In Montreal a fortnight ago, the two indisputable monoliths of Formula E, the FIA’s all-electric single seater series, went head to head for the Season Three championship crown. If you ask me, the wrong driver won.
Sebastien Buemi had secured six race victories and two pole positions along with the fastest lap in Mexico City en route to the season finale, whilst eventual title winner Lucas di Grassi secured just two victories and three poles in response.
Indeed, had Buemi not been forced into a high-profile absence at the penultimate round in New York due to a pre-existing contract to race at the Nurburgring for Toyota in the World Endurance Championship, or been disqualified from the opening race in Montreal for having an underweight second Renault e.dams car, there is a very strong possibility that di Grassi would be left contemplating another championship defeat, and not his maiden crown.
What, I hear you ask, does this have to do with Buemi meriting a second shot at a Formula 1 career?
At the end of the 2011 F1 season, Buemi was released after a fairly uninspiring three years at Scuderia Toro Rosso, Red Bull’s junior team.
After scoring just 29 points from 55 race starts, the Swiss was forced to move in endurance racing with Toyota’s LMP1 programme, before a simultaneous move into the then-new Formula E series with Renault-backed team e.dams in 2014.
Since then, Buemi has been meteoric in the electric category – and Wessex Scene understands he was nearly thrown a second opportunity in Formula 1 off the back of this success. With every possible chance this opportunity could come around again to the 28-year old in the near future, here’s the reasoning behind it being a terrible move.
In Formula E, Buemi has found a niche, a technologically-relevant and demanding category in which his talent is complimented by his logic and application. To be fast, you first need to be smart. And neither can be coached to the same extent as natural talent.
With manufacturers like Mercedes and Porsche dropping their respectively successful DTM and WEC programmes to join Formula E in the short-term, the relevance and profile of the championship, motivated by the switch from petrol to electric vehicles, is only set to rise. For Buemi, being a front-runner in this series could be the most exposure his career is set to gain.
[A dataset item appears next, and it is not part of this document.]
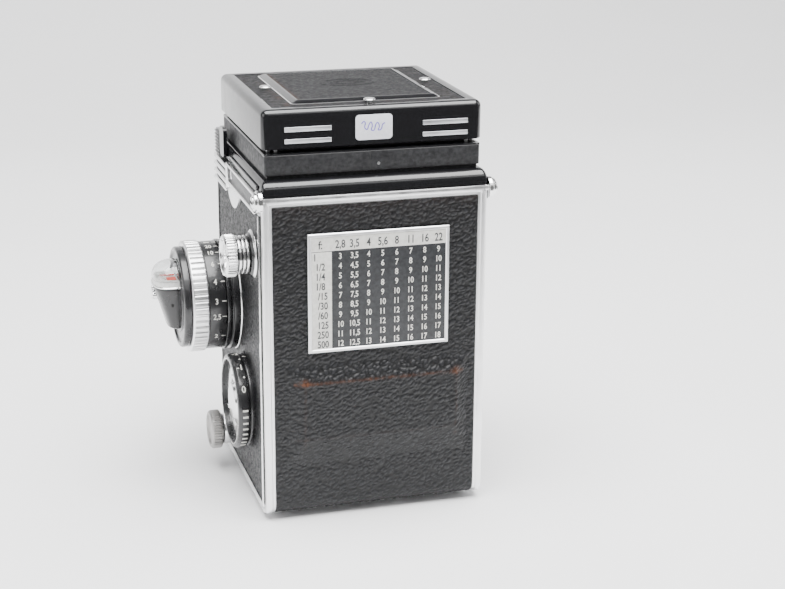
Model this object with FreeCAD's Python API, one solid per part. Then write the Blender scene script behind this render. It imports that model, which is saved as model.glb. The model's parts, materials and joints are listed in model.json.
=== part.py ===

Factor in his position as the fastest driver, in the quickest car, with the backing of car giant Renault, and quickly a move back to Formula 1, in which cars and demands have changed, the development race is stacked against all but the top three teams and Buemi will need to re-adapt physically and mentally, and suddenly the entire exercise becomes a waste of time – time that could be better spent cementing his legacy in Formula E.
This writer was thoroughly disappointed on Buemi’s behalf to see the Season Three championship title slip away – but would be even more unconvinced if the Swiss were to throw away his prime position for the sake of a gamble on a dream of competing at the very pinnacle of motorsport that has long-since slipped away.